---------- Recorded data

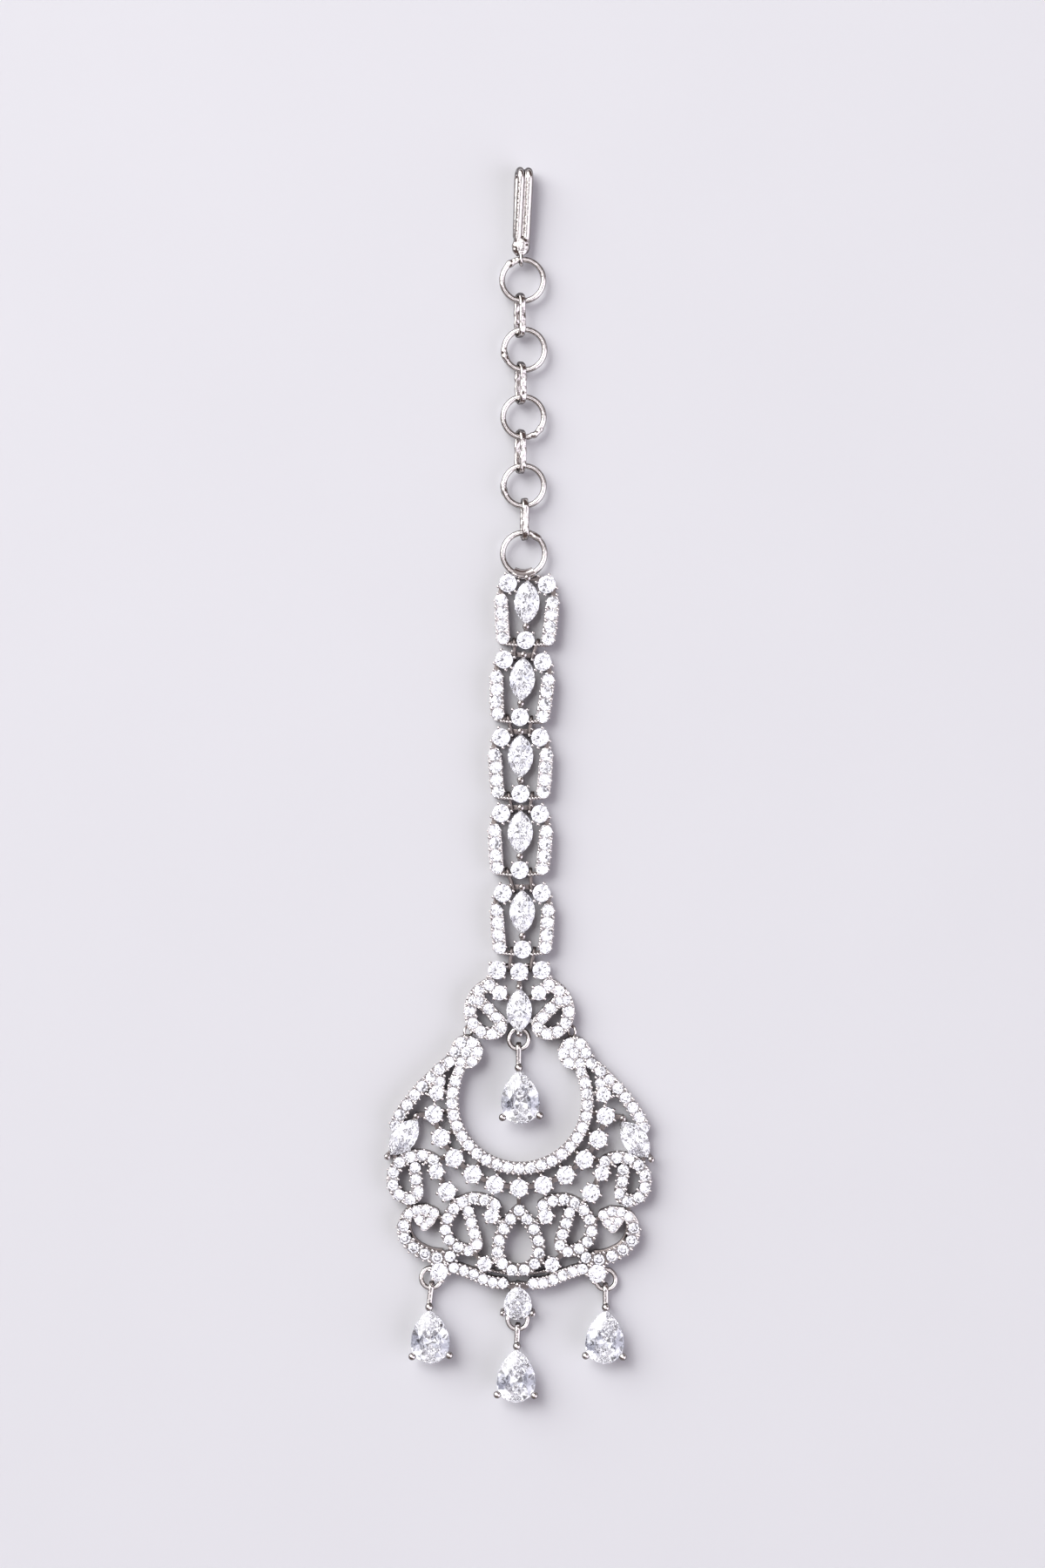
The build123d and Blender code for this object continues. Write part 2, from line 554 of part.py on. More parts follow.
def crescent_points():
    """The right half of the crescent's ring, from the bottom up."""
    end = 90 + CRESCENT_END
    return [polar(CRESCENT_RADIUS, turn) for turn in (0, end / 4, end / 2, 3 * end / 4, end)]


def row_points():
    """Centres of the row of rounds, on the right half."""
    return [polar(ROW_RADIUS, ROW_STEP * i) for i in range(ROW_HALF_COUNT + 1)]


def disc_points():
    """The seven stones of one horn's disc."""
    ring = [
        (DISC[0] + DISC_RING * sin(radians(60 * i + 30)), DISC[1] + DISC_RING * cos(radians(60 * i + 30)))
        for i in range(6)
    ]
    return ring + [DISC]


def round_settings():
    """All prong-set rounds of the pendant."""
    larger = mirrored(row_points() + [LONE_ROUND, ROSETTE])
    settings = [Setting(ROUND, point, 0) for point in larger]
    return settings + [Setting(SMALL_ROUND, point, 0) for point in mirrored(SMALL_ROUNDS)]


def side_marquise_setting(side):
    """The slanted marquise on one side; side is 1 on the right and -1 on the left."""
    place = (side * SIDE_MARQUISE_PLACE[0], SIDE_MARQUISE_PLACE[1])
    return Setting(SIDE_MARQUISE, place, side * SIDE_MARQUISE_TURN)


def pear_setting():
    """The small pear at the foot of the pendant."""
    return Setting(BASE_PEAR, PEAR_PLACE, 0)


def pendant_frame():
    """The pendant's casting: crescent, shoulders, scrolls, teardrop and swag, with all their collets."""
    paved = band(crescent_points()) + [at(DISC) * Circle(DISC_RADIUS)]
    seats = along(crescent_points(), CRESCENT_STONES) + disc_points()
    for row in ROWS:
        paved += band(row.points)
        seats += along(row.points, row.stones, row.share)
    paved += [bar(*piece) for piece in PLAIN_BARS] + [at(WEB_STONE) * Circle(WEB_EDGE)]
    seats.append(WEB_STONE)
    leaf = make_hull((Sketch() + [at(point) * Circle(LEAF_EDGE) for point in LEAF_STONES]).edges())
    struts = [bar(start, end) for start, end in STRUTS]
    struts += [bar(polar(CRESCENT_RADIUS, ROW_STEP * i), polar(ROW_RADIUS, ROW_STEP * i)) for i in range(6)]
    row_end = ROW_STEP * ROW_HALF_COUNT
    struts += band([polar(ROW_RADIUS, turn) for turn in (0, row_end / 2, row_end)], STRUT_WIDTH)
    for points in LEDGES:
        struts += band(points, LEDGE_WIDTH)
    settings = round_settings() + [side_marquise_setting(1), side_marquise_setting(-1), pear_setting()]
    side_z = SIDE_MARQUISE.girdle_z + PENDANT_PRONG_RISE
    pear_z = BASE_PEAR.girdle_z + PENDANT_PRONG_RISE
    posts = [prong(point, SIDE_PRONG_BEAD, side_z) for point in mirrored(SIDE_PRONGS)]
    posts += [prong(point, PEAR_PRONG_BEAD, pear_z) for point in PEAR_PRONGS]
    seat_groups = [(mirrored(seats), PAVE_SEAT, PAVE_BACK), (mirrored(LEAF_STONES), SMALL_SEAT, SMALL_BACK)]
    return casting(mirror_all(paved + [leaf]), seat_groups, settings, mirror_all(struts), (), posts)


# ------------------------------------------- loops between crown and pendant
CROWN_LOOP = (6.78, -32.35)
CROWN_LOOP_RADIUS = 0.72
CROWN_LOOP_WIRE = 0.38
CROWN_LOOP_Z = 1.0
CROWN_LOOP_YAW = 50


def crown_loop(side, wire):
    """The loop between a wing and a horn, half on edge, with its outer side up."""
    place = Pos(side * CROWN_LOOP[0], CROWN_LOOP[1], CROWN_LOOP_Z)
    return place * Rot(0, -side * CROWN_LOOP_YAW, 0) * Torus(CROWN_LOOP_RADIUS, wire / 2)


# -------------------------------------------------------------------- drops
Drop = namedtuple("Drop", "name ring bead turn")   # ring centre, top bead, turn of the pear to the left
DROPS = [
    Drop("inner", (-0.16, -33.35), (-0.16, -37.0), 2.9),
    Drop("left", (-11.6, -64.6), (-11.83, -68.2), 1.8),
    Drop("right", (11.2, -64.8), (11.2, -68.25), -1.8),
    Drop("centre", (-0.3, -70.0), (-0.4, -73.3), -1.2),
]
DROP_BEAD = 0.53             # radius of the bead over the pear
DROP_TIP_GAP = 0.38          # from the bead's centre to the pear's tip
DROP_PRONG = (2.42, -1.55)   # lower prongs' heads, from the pear's widest point
DROP_PRONG_FOOT = (1.2, -0.8)
DROP_PRONG_BEAD = 0.5
DROP_PRONG_RISE = 0.15       # the lower beads' centres over the girdle
DROP_ROD = 0.3               # radius of the lower prongs
DROP_TOP_ROD = 0.33          # radius of the top prong
DROP_RAIL = Stone(1.7, 3.0, 1.7, 0, 0, 0, 0)   # outline of the basket's base rail
DROP_RAIL_WALL = 0.5
DROP_RAIL_HEIGHT = 0.5
DROP_RING_LOW = 0.68         # height of the drop ring's wire where the pendant holds it
DROP_RING_HIGH = 0.95        # and where it carries the bail
BAIL_WIRE = 0.5
BAIL_WIDTH = 0.72
BAIL_HEIGHT = 2.0
BAIL_FOOT = 0.45             # the bail's lower bar is this far over the bead's centre


def drop_ring(drop, wire=DROP_WIRE):
    """The jump ring of a drop, tipped so that its lower side is a little higher."""
    tilt = degrees(atan2(DROP_RING_LOW - DROP_RING_HIGH, 2 * DROP_RING_RADIUS))
    return wire_ring(drop.ring, DROP_RING_RADIUS, wire, (DROP_RING_LOW + DROP_RING_HIGH) / 2, tilt)


def rod(start, end, radius):
    """A straight round rod between two points."""
    path = Line(start, end)
    return sweep(Plane(origin=start, z_dir=path % 0) * Circle(radius), path=path)


def drop_basket():
    """The pear's basket round its widest point: a base rail and three prongs with beads."""
    rail = outline(DROP_RAIL, 0) - outline(DROP_RAIL, DROP_RAIL_WALL)
    bead_y = DROP_PEAR.top + DROP_TIP_GAP
    rail_middle = DROP_RAIL_HEIGHT / 2
    solid = extrude(rail, DROP_RAIL_HEIGHT)
    top_foot = (0, DROP_RAIL.top - DROP_RAIL_WALL, rail_middle)
    solid += rod(top_foot, (0, bead_y, DROP_PEAR.girdle_z), DROP_TOP_ROD)
    solid += Pos(0, bead_y, DROP_PEAR.girdle_z) * Sphere(DROP_BEAD)
    for side in (-1, 1):
        foot = (side * DROP_PRONG_FOOT[0], DROP_PRONG_FOOT[1], rail_middle)
        head = (side * DROP_PRONG[0], DROP_PRONG[1], DROP_PEAR.girdle_z + DROP_PRONG_RISE)
        solid += rod(foot, head, DROP_ROD)
        solid += Pos(*head) * Sphere(DROP_PRONG_BEAD)
    return solid - cut_stone(DROP_PEAR, STONE_GAP)


def hang(solid, drop):
    """Puts a solid made round the pear's widest point under its bead."""
    under_bead = Pos(0, -DROP_PEAR.top - DROP_TIP_GAP)
    return Pos(*drop.bead) * Rot(0, 0, drop.turn) * under_bead * solid


def drop_setting(drop):
    """The pear's basket and the bail that runs on the jump ring."""
    ring_y = drop.ring[1] - DROP_RING_RADIUS
    top = (drop.ring[0], ring_y)
    foot = (drop.bead[0], drop.bead[1] + BAIL_FOOT)
    bail = oval_link(top, foot, BAIL_HEIGHT / 2, DROP_WIRE, BAIL_WIRE, BAIL_WIDTH, BAIL_HEIGHT)
    return hang(drop_basket(), drop) + bail


# ------------------------------------------------------------------- build
def pieces():
    """Every node's name and shape."""
    nodes = {"hair_hook": hair_hook()}
    for i, ring in enumerate(RINGS, 1):
        nodes[f"ring_{i}"] = chain_ring(ring)
    for i, (link, upper, lower) in enumerate(zip(CONNECTORS, RINGS, RINGS[1:]), 1):
        nodes[f"connector_{i}"] = connector(link, upper, lower)

    frame = link_frame()
    marquise, round_stone, small_round = cut_stone(MARQUISE), cut_stone(ROUND), cut_stone(SMALL_ROUND)
    link_rounds = [placed(round_stone, setting) for setting in link_settings()[1:]]
    for i, place in enumerate(LINKS, 1):
        nodes[f"link_frame_{i}"] = set_in_place(frame, place)
        nodes[f"link_marquise_{i}"] = set_in_place(marquise, place)
        nodes[f"link_rounds_{i}"] = Compound(children=[set_in_place(stone, place) for stone in link_rounds])
    nodes["link_frame_1"] = nodes["link_frame_1"] + top_sleeve() - clearance(RINGS[-1])

    tops = [(place, LOOP_X_BELOW, 0.0, LINK_TOP_BRIDGE) for place in LINKS[1:]]
    tops.append((CROWN, LOOP_X_CROWN, LOOP_SHIFT_CROWN, CROWN_BRIDGE))
    for i, (place, (below, x, shift, y)) in enumerate(zip(LINKS, tops), 1):
        upper_points = [link_point(place, (side * LOOP_X_ABOVE, LINK_BOTTOM_BRIDGE)) for side in (-1, 1)]
        lower_points = [link_point(below, (side * x + shift, y)) for side in (-1, 1)]
        nodes[f"link_loops_{i}"] = small_loops(upper_points, lower_points)

    stones = {MARQUISE: marquise, ROUND: round_stone, SMALL_ROUND: small_round}
    nodes["crown_frame"] = set_in_place(crown_frame(), CROWN)
    nodes["crown_marquise"] = set_in_place(marquise, CROWN)
    crown_rounds = [placed(stones[setting.stone], setting) for setting in crown_settings()[1:]]
    nodes["crown_rounds"] = Compound(children=[set_in_place(stone, CROWN) for stone in crown_rounds])

    nodes["pendant_frame"] = set_in_place(pendant_frame(), PENDANT)
    rounds = [placed(stones[setting.stone], setting) for setting in round_settings()]
    nodes["pendant_rounds"] = Compound(children=[set_in_place(stone, PENDANT) for stone in rounds])
    side_marquise = cut_stone(SIDE_MARQUISE)
    for side, name in ((-1, "left"), (1, "right")):
        stone = placed(side_marquise, side_marquise_setting(side))
        nodes[f"side_marquise_{name}"] = set_in_place(stone, PENDANT)
    nodes["base_pear"] = set_in_place(placed(cut_stone(BASE_PEAR), pear_setting()), PENDANT)

    for side, name in ((-1, "left"), (1, "right")):
        nodes[f"crown_loop_{name}"] = crown_loop(side, CROWN_LOOP_WIRE)
        space = crown_loop(side, CROWN_LOOP_WIRE + 2 * FIT)
        nodes["crown_frame"] -= space
        nodes["pendant_frame"] -= space

    pear = cut_stone(DROP_PEAR)
    for drop in DROPS:
        nodes[f"drop_ring_{drop.name}"] = drop_ring(drop)
        nodes[f"drop_setting_{drop.name}"] = drop_setting(drop)
        nodes[f"drop_stone_{drop.name}"] = hang(pear, drop)
        holder = "crown_frame" if drop.name == "inner" else "pendant_frame"
        nodes[holder] -= drop_ring(drop, DROP_WIRE + 2 * FIT)
    return nodes


os.makedirs("parts", exist_ok=True)
for name, shape in pieces().items():
    export_step(shape, f"parts/{name}.step")
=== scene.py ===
"""The finish of a rhodium-plated maang tikka: castings, wire, cut stones, pave, beads and prongs."""

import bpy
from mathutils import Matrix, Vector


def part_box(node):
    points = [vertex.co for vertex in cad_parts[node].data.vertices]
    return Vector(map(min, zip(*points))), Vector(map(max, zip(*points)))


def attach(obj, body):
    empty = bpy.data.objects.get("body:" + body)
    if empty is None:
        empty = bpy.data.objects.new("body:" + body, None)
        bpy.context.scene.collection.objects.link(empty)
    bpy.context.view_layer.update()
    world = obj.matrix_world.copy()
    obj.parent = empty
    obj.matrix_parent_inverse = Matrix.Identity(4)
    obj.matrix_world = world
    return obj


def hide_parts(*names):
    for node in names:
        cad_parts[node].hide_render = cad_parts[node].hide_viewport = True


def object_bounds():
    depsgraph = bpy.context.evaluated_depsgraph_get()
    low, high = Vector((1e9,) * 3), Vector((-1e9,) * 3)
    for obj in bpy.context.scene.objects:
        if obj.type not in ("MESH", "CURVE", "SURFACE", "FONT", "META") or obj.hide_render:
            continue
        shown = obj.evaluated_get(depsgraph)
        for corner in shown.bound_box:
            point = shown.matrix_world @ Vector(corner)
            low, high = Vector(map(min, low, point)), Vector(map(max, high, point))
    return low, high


bl_info = {
    "name": "Maang tikka finish",
    "version": (1, 0, 0),
    "blender": (4, 5, 0),
    "location": "3D View > Sidebar > Tikka",
    "description": "Plated castings, soldered wire, cut stones and their settings, on a pale studio floor",
    "category": "Object",
}

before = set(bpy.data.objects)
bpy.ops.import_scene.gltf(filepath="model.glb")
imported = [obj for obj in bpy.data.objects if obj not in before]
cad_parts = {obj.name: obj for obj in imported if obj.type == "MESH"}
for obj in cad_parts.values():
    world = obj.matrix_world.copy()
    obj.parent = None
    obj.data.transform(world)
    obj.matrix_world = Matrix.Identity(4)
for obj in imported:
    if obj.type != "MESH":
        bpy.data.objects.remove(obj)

from collections import namedtuple
from math import atan2, cos, degrees, pi, radians, sin

import bmesh
import bpy
from mathutils import Euler, Matrix, Vector, noise
from mathutils.bvhtree import BVHTree
from mathutils.kdtree import KDTree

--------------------

Given task: Set down, without any change, only the lines from the line that holds "pear = cut_stone(DROP_PEAR)" through the line that holds "bpy.context.scene.collection.objects.link(empty)", both lines included.

Result:
    pear = cut_stone(DROP_PEAR)
    for drop in DROPS:
        nodes[f"drop_ring_{drop.name}"] = drop_ring(drop)
        nodes[f"drop_setting_{drop.name}"] = drop_setting(drop)
        nodes[f"drop_stone_{drop.name}"] = hang(pear, drop)
        holder = "crown_frame" if drop.name == "inner" else "pendant_frame"
        nodes[holder] -= drop_ring(drop, DROP_WIRE + 2 * FIT)
    return nodes


os.makedirs("parts", exist_ok=True)
for name, shape in pieces().items():
    export_step(shape, f"parts/{name}.step")
=== scene.py ===
"""The finish of a rhodium-plated maang tikka: castings, wire, cut stones, pave, beads and prongs."""

import bpy
from mathutils import Matrix, Vector


def part_box(node):
    points = [vertex.co for vertex in cad_parts[node].data.vertices]
    return Vector(map(min, zip(*points))), Vector(map(max, zip(*points)))


def attach(obj, body):
    empty = bpy.data.objects.get("body:" + body)
    if empty is None:
        empty = bpy.data.objects.new("body:" + body, None)
        bpy.context.scene.collection.objects.link(empty)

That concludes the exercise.